## Goal
Return the line containing "for vertex, place", the line containing "zip(*points))), Vector(map(max, zip(*points)))", and every line between them, exactly as they stand. Output nothing else.

## Data excerpt
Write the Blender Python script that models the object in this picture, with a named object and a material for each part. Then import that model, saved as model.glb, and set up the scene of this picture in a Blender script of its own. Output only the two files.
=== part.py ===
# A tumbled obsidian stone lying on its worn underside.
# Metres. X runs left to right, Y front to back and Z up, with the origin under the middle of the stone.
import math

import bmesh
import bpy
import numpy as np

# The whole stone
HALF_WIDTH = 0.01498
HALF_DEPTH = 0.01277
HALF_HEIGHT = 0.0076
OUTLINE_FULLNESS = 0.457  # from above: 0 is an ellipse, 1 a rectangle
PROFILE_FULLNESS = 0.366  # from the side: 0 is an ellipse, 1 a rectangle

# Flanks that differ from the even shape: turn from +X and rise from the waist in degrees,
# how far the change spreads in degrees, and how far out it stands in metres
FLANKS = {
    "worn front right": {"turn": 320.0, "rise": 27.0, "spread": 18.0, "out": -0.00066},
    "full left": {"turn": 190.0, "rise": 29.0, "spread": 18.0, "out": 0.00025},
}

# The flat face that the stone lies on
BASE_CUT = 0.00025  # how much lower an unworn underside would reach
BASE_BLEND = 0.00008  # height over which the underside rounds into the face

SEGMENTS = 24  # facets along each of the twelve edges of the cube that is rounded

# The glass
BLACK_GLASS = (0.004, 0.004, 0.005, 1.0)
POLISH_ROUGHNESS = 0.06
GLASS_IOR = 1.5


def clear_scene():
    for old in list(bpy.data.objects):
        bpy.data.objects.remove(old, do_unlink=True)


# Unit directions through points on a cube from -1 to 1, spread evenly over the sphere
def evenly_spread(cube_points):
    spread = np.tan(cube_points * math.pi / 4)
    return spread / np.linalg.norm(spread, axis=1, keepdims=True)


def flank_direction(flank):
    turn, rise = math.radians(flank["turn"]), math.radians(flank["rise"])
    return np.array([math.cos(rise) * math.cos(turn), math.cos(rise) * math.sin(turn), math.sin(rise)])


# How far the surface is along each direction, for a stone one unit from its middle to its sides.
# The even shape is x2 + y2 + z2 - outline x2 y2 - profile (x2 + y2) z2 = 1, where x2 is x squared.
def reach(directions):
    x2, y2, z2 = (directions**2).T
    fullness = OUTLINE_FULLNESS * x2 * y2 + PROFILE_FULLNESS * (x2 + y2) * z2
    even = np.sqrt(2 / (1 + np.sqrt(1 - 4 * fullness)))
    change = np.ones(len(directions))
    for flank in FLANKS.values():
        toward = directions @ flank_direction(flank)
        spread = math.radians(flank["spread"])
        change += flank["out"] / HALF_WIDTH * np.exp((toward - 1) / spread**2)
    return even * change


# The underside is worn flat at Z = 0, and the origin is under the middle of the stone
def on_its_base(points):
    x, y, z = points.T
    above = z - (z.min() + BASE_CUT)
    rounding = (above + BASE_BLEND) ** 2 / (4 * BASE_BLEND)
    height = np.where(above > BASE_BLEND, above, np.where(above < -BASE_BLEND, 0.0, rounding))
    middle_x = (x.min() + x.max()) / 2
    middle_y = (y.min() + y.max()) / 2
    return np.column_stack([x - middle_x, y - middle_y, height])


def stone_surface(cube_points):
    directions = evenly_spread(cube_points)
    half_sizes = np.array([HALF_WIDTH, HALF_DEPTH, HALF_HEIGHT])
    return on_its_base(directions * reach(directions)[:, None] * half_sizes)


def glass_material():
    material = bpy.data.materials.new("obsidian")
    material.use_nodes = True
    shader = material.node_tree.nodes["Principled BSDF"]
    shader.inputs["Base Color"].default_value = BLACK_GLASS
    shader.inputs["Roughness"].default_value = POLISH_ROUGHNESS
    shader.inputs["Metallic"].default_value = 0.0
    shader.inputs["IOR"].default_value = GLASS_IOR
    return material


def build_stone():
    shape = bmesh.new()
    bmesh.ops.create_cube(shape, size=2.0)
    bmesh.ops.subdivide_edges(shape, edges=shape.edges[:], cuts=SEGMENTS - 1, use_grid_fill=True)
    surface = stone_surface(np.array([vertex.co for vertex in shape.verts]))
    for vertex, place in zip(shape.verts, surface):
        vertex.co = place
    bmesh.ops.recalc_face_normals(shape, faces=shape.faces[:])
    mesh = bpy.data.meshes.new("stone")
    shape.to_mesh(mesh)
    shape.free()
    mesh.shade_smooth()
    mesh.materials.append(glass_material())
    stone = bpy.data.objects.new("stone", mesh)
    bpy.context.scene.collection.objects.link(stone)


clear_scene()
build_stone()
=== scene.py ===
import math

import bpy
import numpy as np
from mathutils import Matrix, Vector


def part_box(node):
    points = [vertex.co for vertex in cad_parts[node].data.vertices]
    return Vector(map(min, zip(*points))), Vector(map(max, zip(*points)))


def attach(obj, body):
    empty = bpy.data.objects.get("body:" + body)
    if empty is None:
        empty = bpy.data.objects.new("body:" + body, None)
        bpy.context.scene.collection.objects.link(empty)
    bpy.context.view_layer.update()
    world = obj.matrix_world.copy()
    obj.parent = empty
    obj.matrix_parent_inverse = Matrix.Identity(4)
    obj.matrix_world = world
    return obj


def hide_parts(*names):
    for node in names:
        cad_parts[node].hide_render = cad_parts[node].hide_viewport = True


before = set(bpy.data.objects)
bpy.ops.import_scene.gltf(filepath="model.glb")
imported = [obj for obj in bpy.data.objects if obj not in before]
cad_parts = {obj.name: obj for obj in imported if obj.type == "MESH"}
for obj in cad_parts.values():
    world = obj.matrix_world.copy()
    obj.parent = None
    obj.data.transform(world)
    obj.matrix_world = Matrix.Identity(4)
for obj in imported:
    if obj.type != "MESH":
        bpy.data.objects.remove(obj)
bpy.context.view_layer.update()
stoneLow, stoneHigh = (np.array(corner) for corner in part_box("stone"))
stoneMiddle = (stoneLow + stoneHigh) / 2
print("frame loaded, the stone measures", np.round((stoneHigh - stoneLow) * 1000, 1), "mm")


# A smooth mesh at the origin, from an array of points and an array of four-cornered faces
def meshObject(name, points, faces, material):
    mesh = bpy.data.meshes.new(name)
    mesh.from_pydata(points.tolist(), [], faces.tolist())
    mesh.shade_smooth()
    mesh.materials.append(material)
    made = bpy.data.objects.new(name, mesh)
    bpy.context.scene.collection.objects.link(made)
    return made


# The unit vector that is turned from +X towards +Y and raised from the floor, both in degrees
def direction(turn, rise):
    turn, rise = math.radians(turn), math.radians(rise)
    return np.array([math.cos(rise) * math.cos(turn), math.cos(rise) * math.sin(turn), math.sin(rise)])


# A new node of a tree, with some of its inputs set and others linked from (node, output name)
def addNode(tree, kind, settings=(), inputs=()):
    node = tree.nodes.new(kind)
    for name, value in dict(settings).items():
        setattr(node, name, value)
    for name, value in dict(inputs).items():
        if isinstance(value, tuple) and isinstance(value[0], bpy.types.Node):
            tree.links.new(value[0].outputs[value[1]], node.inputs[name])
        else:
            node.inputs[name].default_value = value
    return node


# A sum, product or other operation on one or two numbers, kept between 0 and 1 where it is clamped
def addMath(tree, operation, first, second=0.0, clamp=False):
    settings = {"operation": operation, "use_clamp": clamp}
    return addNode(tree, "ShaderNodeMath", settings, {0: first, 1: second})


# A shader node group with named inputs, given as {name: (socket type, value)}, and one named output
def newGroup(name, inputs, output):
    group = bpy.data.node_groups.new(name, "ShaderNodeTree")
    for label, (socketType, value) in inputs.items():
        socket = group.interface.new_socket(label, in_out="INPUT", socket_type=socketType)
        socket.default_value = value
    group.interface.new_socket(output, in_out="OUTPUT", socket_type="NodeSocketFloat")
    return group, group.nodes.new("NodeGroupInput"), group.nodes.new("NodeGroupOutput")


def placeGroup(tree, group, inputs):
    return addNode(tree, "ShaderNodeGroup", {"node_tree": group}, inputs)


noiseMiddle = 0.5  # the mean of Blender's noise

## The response
    for vertex, place in zip(shape.verts, surface):
        vertex.co = place
    bmesh.ops.recalc_face_normals(shape, faces=shape.faces[:])
    mesh = bpy.data.meshes.new("stone")
    shape.to_mesh(mesh)
    shape.free()
    mesh.shade_smooth()
    mesh.materials.append(glass_material())
    stone = bpy.data.objects.new("stone", mesh)
    bpy.context.scene.collection.objects.link(stone)


clear_scene()
build_stone()
=== scene.py ===
import math

import bpy
import numpy as np
from mathutils import Matrix, Vector


def part_box(node):
    points = [vertex.co for vertex in cad_parts[node].data.vertices]
    return Vector(map(min, zip(*points))), Vector(map(max, zip(*points)))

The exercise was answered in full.